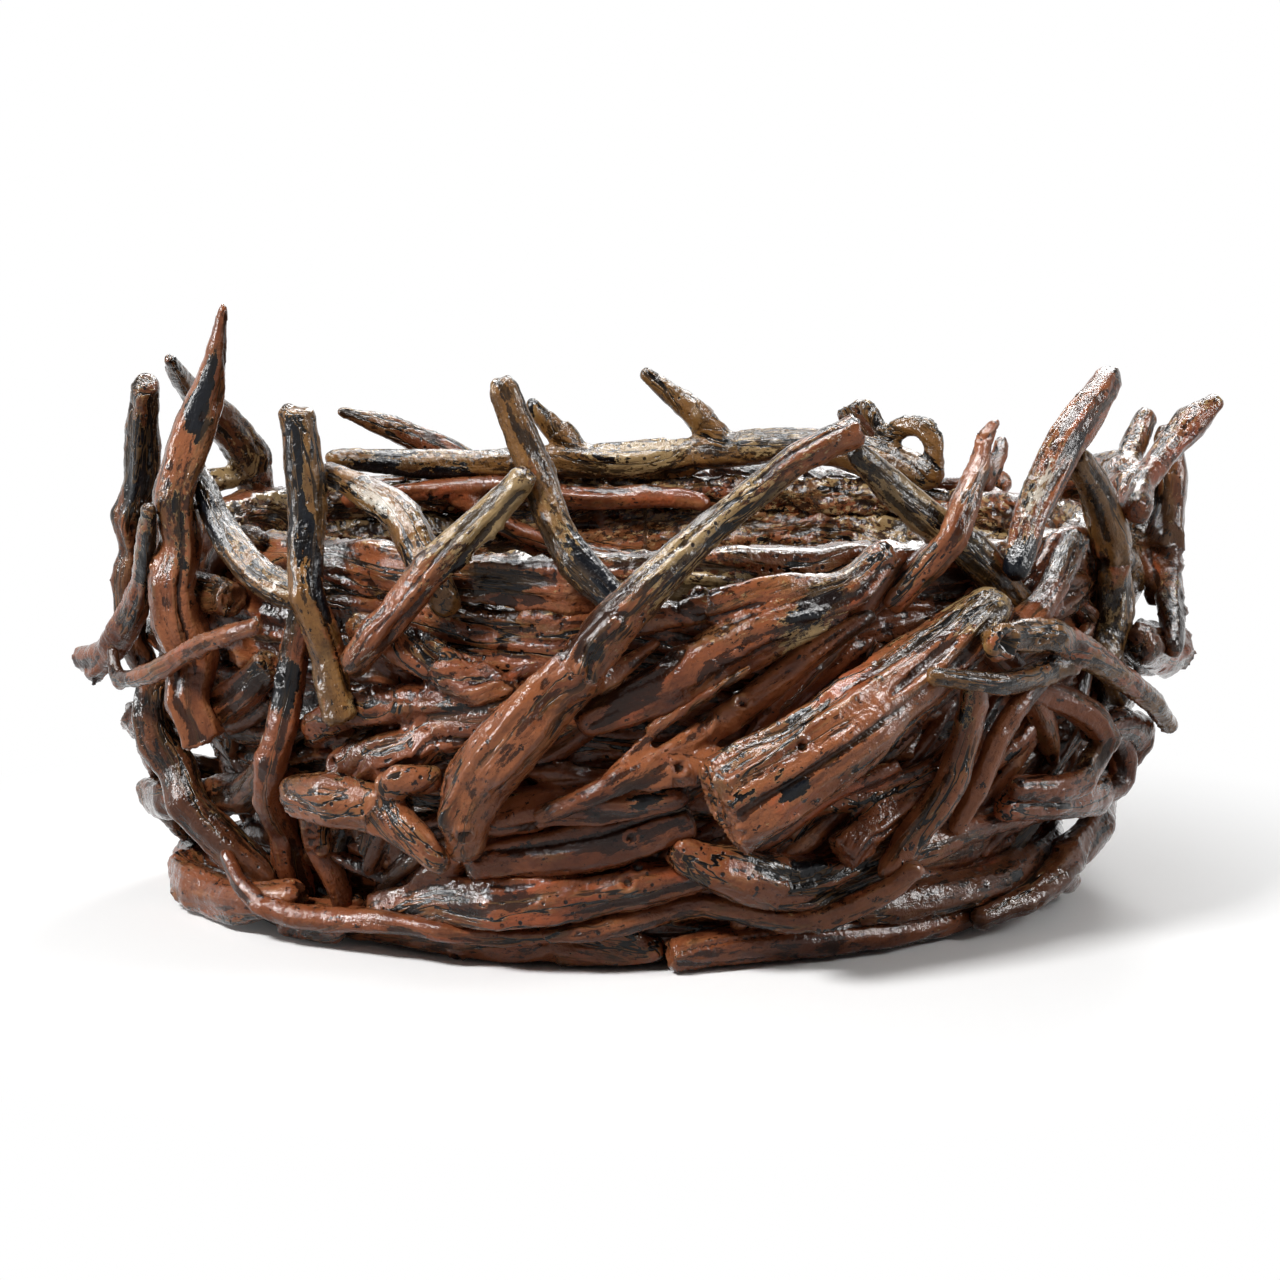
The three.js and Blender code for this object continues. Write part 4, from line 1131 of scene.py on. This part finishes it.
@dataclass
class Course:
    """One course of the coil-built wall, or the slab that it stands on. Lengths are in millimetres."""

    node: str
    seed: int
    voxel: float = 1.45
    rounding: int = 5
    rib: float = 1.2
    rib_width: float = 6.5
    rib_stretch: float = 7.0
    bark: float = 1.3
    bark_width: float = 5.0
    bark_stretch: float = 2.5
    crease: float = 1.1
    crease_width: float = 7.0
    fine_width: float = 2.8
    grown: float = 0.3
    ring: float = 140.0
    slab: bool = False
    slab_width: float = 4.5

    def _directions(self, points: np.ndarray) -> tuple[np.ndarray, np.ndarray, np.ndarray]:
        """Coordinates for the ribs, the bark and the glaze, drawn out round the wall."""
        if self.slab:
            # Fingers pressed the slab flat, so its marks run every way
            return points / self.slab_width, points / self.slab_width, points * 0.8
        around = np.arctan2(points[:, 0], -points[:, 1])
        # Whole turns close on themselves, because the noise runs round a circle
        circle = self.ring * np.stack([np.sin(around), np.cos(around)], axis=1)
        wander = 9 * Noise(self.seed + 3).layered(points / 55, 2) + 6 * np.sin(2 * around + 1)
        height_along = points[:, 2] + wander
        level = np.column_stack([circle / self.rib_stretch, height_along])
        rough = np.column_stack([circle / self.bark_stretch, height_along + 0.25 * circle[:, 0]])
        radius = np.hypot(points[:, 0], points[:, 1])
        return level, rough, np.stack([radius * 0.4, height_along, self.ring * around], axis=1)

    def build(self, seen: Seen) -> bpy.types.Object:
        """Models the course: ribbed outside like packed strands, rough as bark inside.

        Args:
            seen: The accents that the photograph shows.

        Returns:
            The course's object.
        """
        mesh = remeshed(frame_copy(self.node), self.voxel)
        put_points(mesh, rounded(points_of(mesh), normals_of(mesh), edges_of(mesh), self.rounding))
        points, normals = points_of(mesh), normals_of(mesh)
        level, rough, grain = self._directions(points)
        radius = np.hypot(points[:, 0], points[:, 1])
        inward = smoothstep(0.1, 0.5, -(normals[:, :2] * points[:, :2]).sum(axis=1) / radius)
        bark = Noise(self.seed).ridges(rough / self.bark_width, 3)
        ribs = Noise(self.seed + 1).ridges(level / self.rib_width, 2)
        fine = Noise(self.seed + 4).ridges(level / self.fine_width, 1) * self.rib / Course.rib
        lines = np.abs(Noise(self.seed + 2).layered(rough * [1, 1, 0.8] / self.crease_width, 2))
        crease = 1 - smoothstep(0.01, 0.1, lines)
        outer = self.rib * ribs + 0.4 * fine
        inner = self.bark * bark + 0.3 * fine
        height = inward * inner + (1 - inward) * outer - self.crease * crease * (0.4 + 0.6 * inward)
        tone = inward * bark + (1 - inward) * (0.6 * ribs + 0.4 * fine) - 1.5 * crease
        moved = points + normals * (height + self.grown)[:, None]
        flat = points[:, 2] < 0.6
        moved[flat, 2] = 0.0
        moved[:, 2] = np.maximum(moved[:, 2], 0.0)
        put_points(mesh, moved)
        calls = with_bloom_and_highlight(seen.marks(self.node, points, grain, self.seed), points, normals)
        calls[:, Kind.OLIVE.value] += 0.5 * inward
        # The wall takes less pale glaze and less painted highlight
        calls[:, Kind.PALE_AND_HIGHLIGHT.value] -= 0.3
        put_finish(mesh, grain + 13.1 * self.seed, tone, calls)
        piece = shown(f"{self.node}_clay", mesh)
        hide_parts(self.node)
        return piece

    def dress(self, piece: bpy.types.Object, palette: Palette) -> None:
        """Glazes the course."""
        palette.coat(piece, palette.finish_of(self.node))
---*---
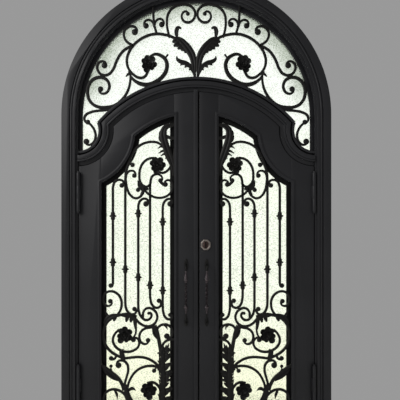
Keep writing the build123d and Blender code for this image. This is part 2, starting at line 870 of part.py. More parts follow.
---*---
■ CHALLENGE ■
Starting with the line that contains "The three.js and", repeat each line exactly, and stop once the line that contains "slab_width: float = 4.5" has been repeated.

■ SOLUTION TO THIS EXERCISE ■
The three.js and Blender code for this object continues. Write part 4, from line 1131 of scene.py on. This part finishes it.
@dataclass
class Course:
    """One course of the coil-built wall, or the slab that it stands on. Lengths are in millimetres."""

    node: str
    seed: int
    voxel: float = 1.45
    rounding: int = 5
    rib: float = 1.2
    rib_width: float = 6.5
    rib_stretch: float = 7.0
    bark: float = 1.3
    bark_width: float = 5.0
    bark_stretch: float = 2.5
    crease: float = 1.1
    crease_width: float = 7.0
    fine_width: float = 2.8
    grown: float = 0.3
    ring: float = 140.0
    slab: bool = False
    slab_width: float = 4.5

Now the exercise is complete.